• **TASK INPUT**:
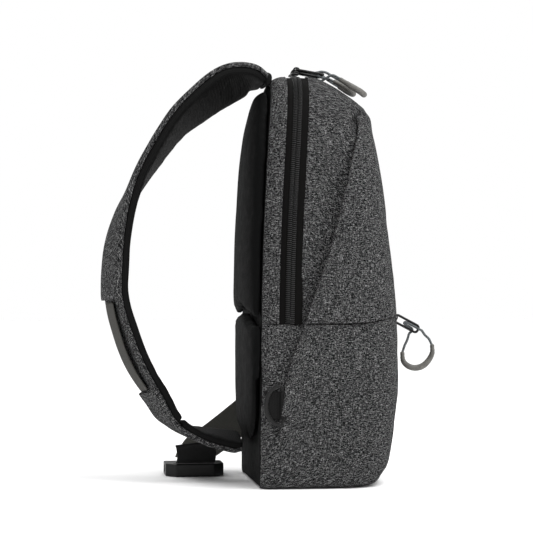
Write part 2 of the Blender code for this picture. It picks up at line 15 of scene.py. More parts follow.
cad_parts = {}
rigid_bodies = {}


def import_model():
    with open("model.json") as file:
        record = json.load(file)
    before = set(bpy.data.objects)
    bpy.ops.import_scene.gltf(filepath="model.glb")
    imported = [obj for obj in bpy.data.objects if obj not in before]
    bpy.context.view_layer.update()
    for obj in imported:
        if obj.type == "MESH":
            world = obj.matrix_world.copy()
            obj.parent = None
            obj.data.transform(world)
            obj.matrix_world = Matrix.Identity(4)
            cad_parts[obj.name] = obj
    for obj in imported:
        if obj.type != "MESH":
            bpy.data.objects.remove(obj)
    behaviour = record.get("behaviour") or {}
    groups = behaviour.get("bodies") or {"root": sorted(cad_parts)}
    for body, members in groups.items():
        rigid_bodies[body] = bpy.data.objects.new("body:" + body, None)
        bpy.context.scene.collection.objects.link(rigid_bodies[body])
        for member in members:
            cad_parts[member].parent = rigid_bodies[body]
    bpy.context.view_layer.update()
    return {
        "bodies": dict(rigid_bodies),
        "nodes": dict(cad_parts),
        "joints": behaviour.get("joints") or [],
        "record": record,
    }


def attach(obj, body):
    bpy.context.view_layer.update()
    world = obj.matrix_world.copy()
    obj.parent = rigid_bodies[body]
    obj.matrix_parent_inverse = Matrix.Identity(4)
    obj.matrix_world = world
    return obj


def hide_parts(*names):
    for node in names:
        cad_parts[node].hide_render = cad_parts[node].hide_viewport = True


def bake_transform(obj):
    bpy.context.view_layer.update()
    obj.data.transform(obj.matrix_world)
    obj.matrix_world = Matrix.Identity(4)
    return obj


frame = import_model()

MM = 0.001

# ---- the bag's form, as in the CAD

HEIGHT = 400.0
HALF_WIDTH = 95.0
ARCH_START = 270.0
ARCH_POWER = 2.6
CORNER_DEPTH = 55.0
CORNER_POWER = 3.0
SEAM_X = -53.5
TAPE_X = (-37.5, -17.0)
CHAIN_X = -27.25
SEAM_Z = 157.0
FRONT_SEAM_RISE = 6.0
FOLD_TOP = 222.0
FRONT_Z = (0, 3, 10, 28, 62, 104, 140, 183, 237, 318, 344, 356, 364, 371, 385, 393, 398, 400)
FRONT_X = (60, 66, 72.4, 78.7, 83, 84.8, 84.8, 82.6, 77.6, 67.6, 62.5, 61, 58, 51, 33, 19, 7, 0)
PAD_Z = (3, 36, 73, 149, 179, 300, 335, 370, 384, 391)
PAD_T = (1.5, 5, 8.5, 10.5, 13.4, 15.5, 15.0, 11, 7.5, 3)

# The diagonal edge of the raised front panel on each side, as X against Z, and its top edge.
DIAGONAL_Z = (50, 60, 89, 118, 156, 236, 298, 361, 380)
DIAGONAL_X = (-40.0, -39.4, -36, -29.5, -15.5, 12, 29, 46, 51)
PANEL_TOP = 363.0
SIDES = (("near", -1), ("far", 1))


def smooth_at(value, xs, ys):
    """A monotone cubic curve through the points (xs, ys), read at value."""
    value = min(max(value, xs[0]), xs[-1])
    i = min(int(np.searchsorted(xs, value, side="right")) - 1, len(xs) - 2)
    steps = [(ys[k + 1] - ys[k]) / (xs[k + 1] - xs[k]) for k in range(len(xs) - 1)]

    def slope(k):
        if k == 0:
            return steps[0]
        if k == len(xs) - 1:
            return steps[-1]
        before, after = steps[k - 1], steps[k]
        return 0.0 if before * after <= 0 else 2 * before * after / (before + after)

    width = xs[i + 1] - xs[i]
    t = (value - xs[i]) / width
    a, b = slope(i) * width, slope(i + 1) * width
    rise = ys[i + 1] - ys[i]
    return ys[i] + a * t + (3 * rise - 2 * a - b) * t**2 + (a + b - 2 * rise) * t**3


def lean(z):
    return 17.0 * (z / HEIGHT) ** 3 - 2.5


def front_x(z):
    return smooth_at(z, FRONT_Z, FRONT_X)


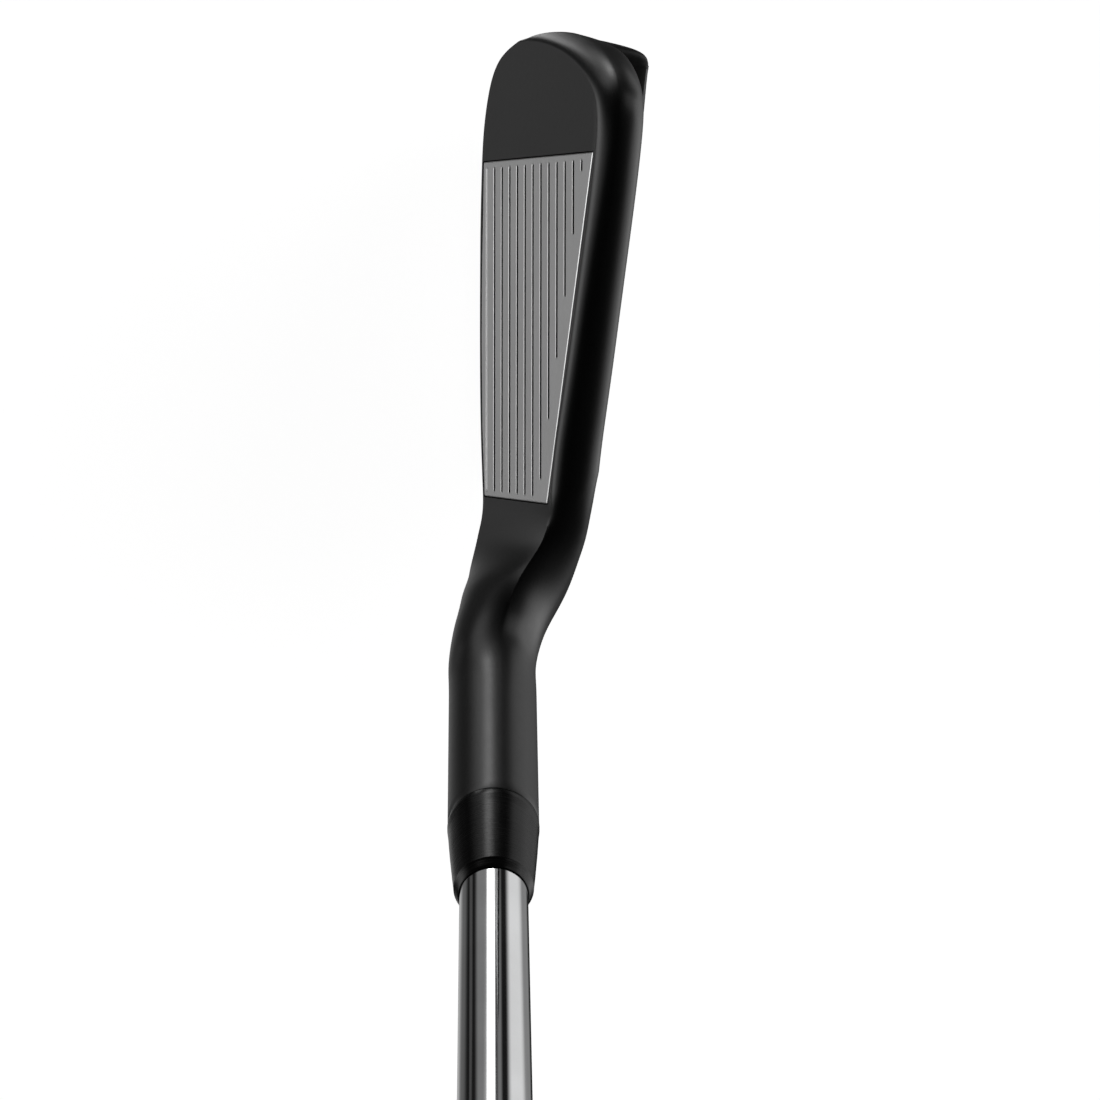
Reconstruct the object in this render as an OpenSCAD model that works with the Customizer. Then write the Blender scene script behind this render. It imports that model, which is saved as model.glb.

• **AIM**: Repeat the material above in full, exactly as it stands.

• **RESULT OF THIS EXERCISE**:
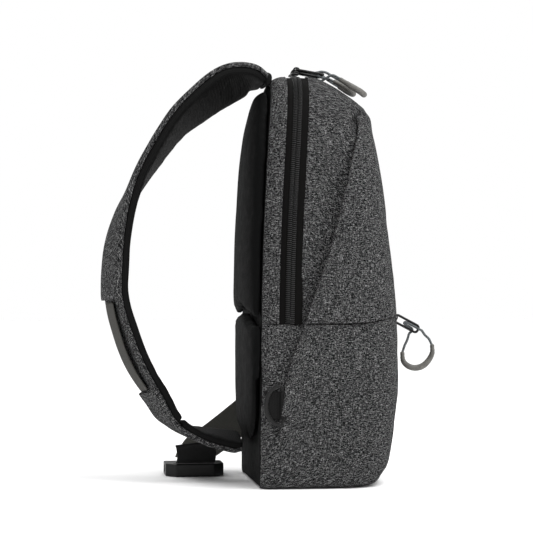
Write part 2 of the Blender code for this picture. It picks up at line 15 of scene.py. More parts follow.
cad_parts = {}
rigid_bodies = {}


def import_model():
    with open("model.json") as file:
        record = json.load(file)
    before = set(bpy.data.objects)
    bpy.ops.import_scene.gltf(filepath="model.glb")
    imported = [obj for obj in bpy.data.objects if obj not in before]
    bpy.context.view_layer.update()
    for obj in imported:
        if obj.type == "MESH":
            world = obj.matrix_world.copy()
            obj.parent = None
            obj.data.transform(world)
            obj.matrix_world = Matrix.Identity(4)
            cad_parts[obj.name] = obj
    for obj in imported:
        if obj.type != "MESH":
            bpy.data.objects.remove(obj)
    behaviour = record.get("behaviour") or {}
    groups = behaviour.get("bodies") or {"root": sorted(cad_parts)}
    for body, members in groups.items():
        rigid_bodies[body] = bpy.data.objects.new("body:" + body, None)
        bpy.context.scene.collection.objects.link(rigid_bodies[body])
        for member in members:
            cad_parts[member].parent = rigid_bodies[body]
    bpy.context.view_layer.update()
    return {
        "bodies": dict(rigid_bodies),
        "nodes": dict(cad_parts),
        "joints": behaviour.get("joints") or [],
        "record": record,
    }


def attach(obj, body):
    bpy.context.view_layer.update()
    world = obj.matrix_world.copy()
    obj.parent = rigid_bodies[body]
    obj.matrix_parent_inverse = Matrix.Identity(4)
    obj.matrix_world = world
    return obj


def hide_parts(*names):
    for node in names:
        cad_parts[node].hide_render = cad_parts[node].hide_viewport = True


def bake_transform(obj):
    bpy.context.view_layer.update()
    obj.data.transform(obj.matrix_world)
    obj.matrix_world = Matrix.Identity(4)
    return obj


frame = import_model()

MM = 0.001

# ---- the bag's form, as in the CAD

HEIGHT = 400.0
HALF_WIDTH = 95.0
ARCH_START = 270.0
ARCH_POWER = 2.6
CORNER_DEPTH = 55.0
CORNER_POWER = 3.0
SEAM_X = -53.5
TAPE_X = (-37.5, -17.0)
CHAIN_X = -27.25
SEAM_Z = 157.0
FRONT_SEAM_RISE = 6.0
FOLD_TOP = 222.0
FRONT_Z = (0, 3, 10, 28, 62, 104, 140, 183, 237, 318, 344, 356, 364, 371, 385, 393, 398, 400)
FRONT_X = (60, 66, 72.4, 78.7, 83, 84.8, 84.8, 82.6, 77.6, 67.6, 62.5, 61, 58, 51, 33, 19, 7, 0)
PAD_Z = (3, 36, 73, 149, 179, 300, 335, 370, 384, 391)
PAD_T = (1.5, 5, 8.5, 10.5, 13.4, 15.5, 15.0, 11, 7.5, 3)

# The diagonal edge of the raised front panel on each side, as X against Z, and its top edge.
DIAGONAL_Z = (50, 60, 89, 118, 156, 236, 298, 361, 380)
DIAGONAL_X = (-40.0, -39.4, -36, -29.5, -15.5, 12, 29, 46, 51)
PANEL_TOP = 363.0
SIDES = (("near", -1), ("far", 1))


def smooth_at(value, xs, ys):
    """A monotone cubic curve through the points (xs, ys), read at value."""
    value = min(max(value, xs[0]), xs[-1])
    i = min(int(np.searchsorted(xs, value, side="right")) - 1, len(xs) - 2)
    steps = [(ys[k + 1] - ys[k]) / (xs[k + 1] - xs[k]) for k in range(len(xs) - 1)]

    def slope(k):
        if k == 0:
            return steps[0]
        if k == len(xs) - 1:
            return steps[-1]
        before, after = steps[k - 1], steps[k]
        return 0.0 if before * after <= 0 else 2 * before * after / (before + after)

    width = xs[i + 1] - xs[i]
    t = (value - xs[i]) / width
    a, b = slope(i) * width, slope(i + 1) * width
    rise = ys[i + 1] - ys[i]
    return ys[i] + a * t + (3 * rise - 2 * a - b) * t**2 + (a + b - 2 * rise) * t**3


def lean(z):
    return 17.0 * (z / HEIGHT) ** 3 - 2.5


def front_x(z):
    return smooth_at(z, FRONT_Z, FRONT_X)


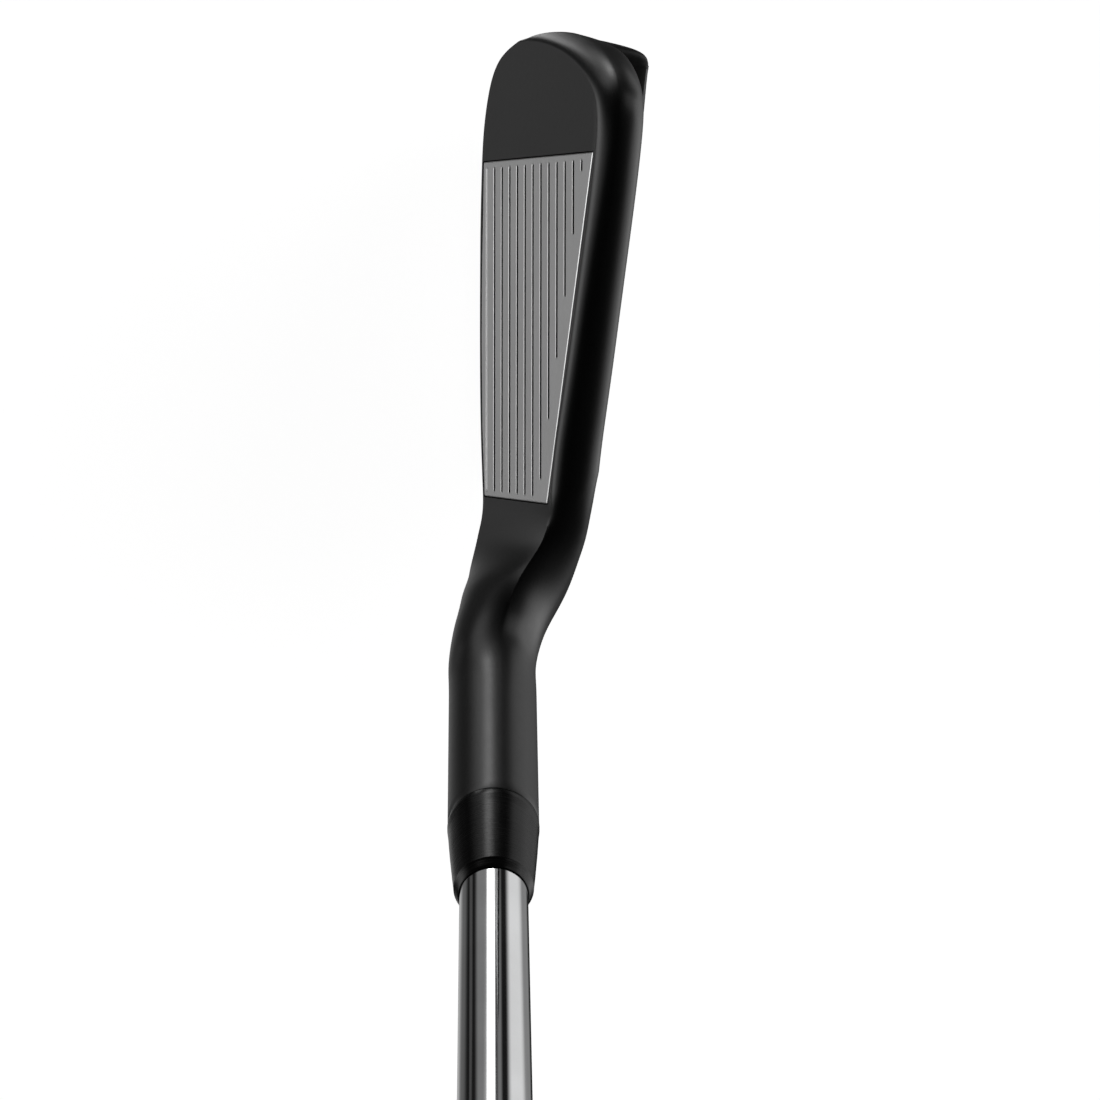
Reconstruct the object in this render as an OpenSCAD model that works with the Customizer. Then write the Blender scene script behind this render. It imports that model, which is saved as model.glb.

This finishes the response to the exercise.